Most people aren’t going to fall for this nonsense. They’re not going to stop taking sexual abuse seriously because of one high-profile hypocrite.
But I do think the stakes at this moment are high for the #MeToo movement. Outspoken feminists will lose credibility if they ignore this story or try to explain it away with clichés, however true, about how hurt people hurt people.
For an object lesson in what not to do, they need only look at the bizarre spectacle currently playing out at New York University. There, Avital Ronell, a feminist star professor, has been accused by her former graduate student, a man named Nimrod Reitman, of sexually harassing him over the course of three years. After an 11-month Title IX investigation, the university decided to suspend Professor Ronell for the coming academic year.
Believe survivors, right? Not so fast. In a letter signed by some of academia’s biggest feminist luminaries, including Judith Butler and Gayatri Spivak, Mr.
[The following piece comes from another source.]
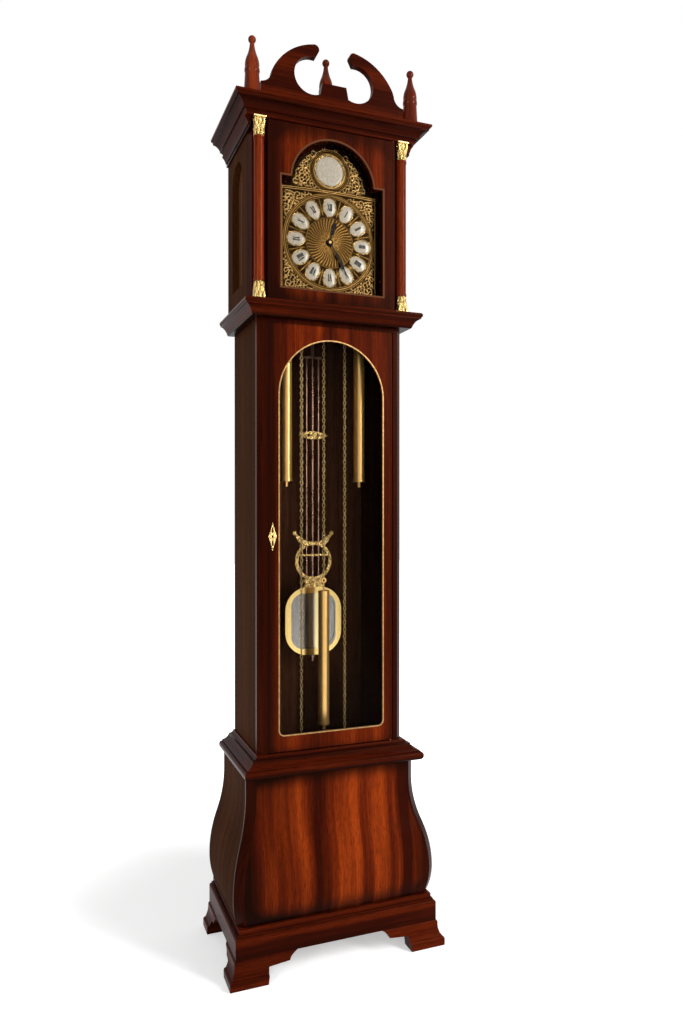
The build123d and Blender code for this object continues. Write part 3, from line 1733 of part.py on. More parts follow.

Reitman is accused of waging a “malicious campaign” against the professor. The signatories “testify to the grace, the keen wit, and the intellectual commitment of Professor Ronell and ask that she be accorded the dignity rightly deserved by someone of her international standing and reputation.” Apparently, dignity is a privilege reserved for the tenured.
“We hold that the allegations against her do not constitute actual evidence, but rather support the view that malicious intention has animated and sustained this legal nightmare,” they wrote.
The tone-deafness here is almost comical. A young up-and-comer blows the whistle on a powerful mentor who wielded control over his career. Entrenched interests rush to the defense of the accused, venerating the powerful and actively smearing the character and motivations of the accuser. It’s a repeat of the sexual harassment stories we’ve spent the past year reading about, only with the genders flipped.
This isn’t a good look. And it will become increasingly untenable as young men come forward with similar stories of harassment and abuse, as they surely will in this new stage of #MeToo. “Believe women” only works as a rule of thumb when all women are good. That myth falls flat outside Victorian England.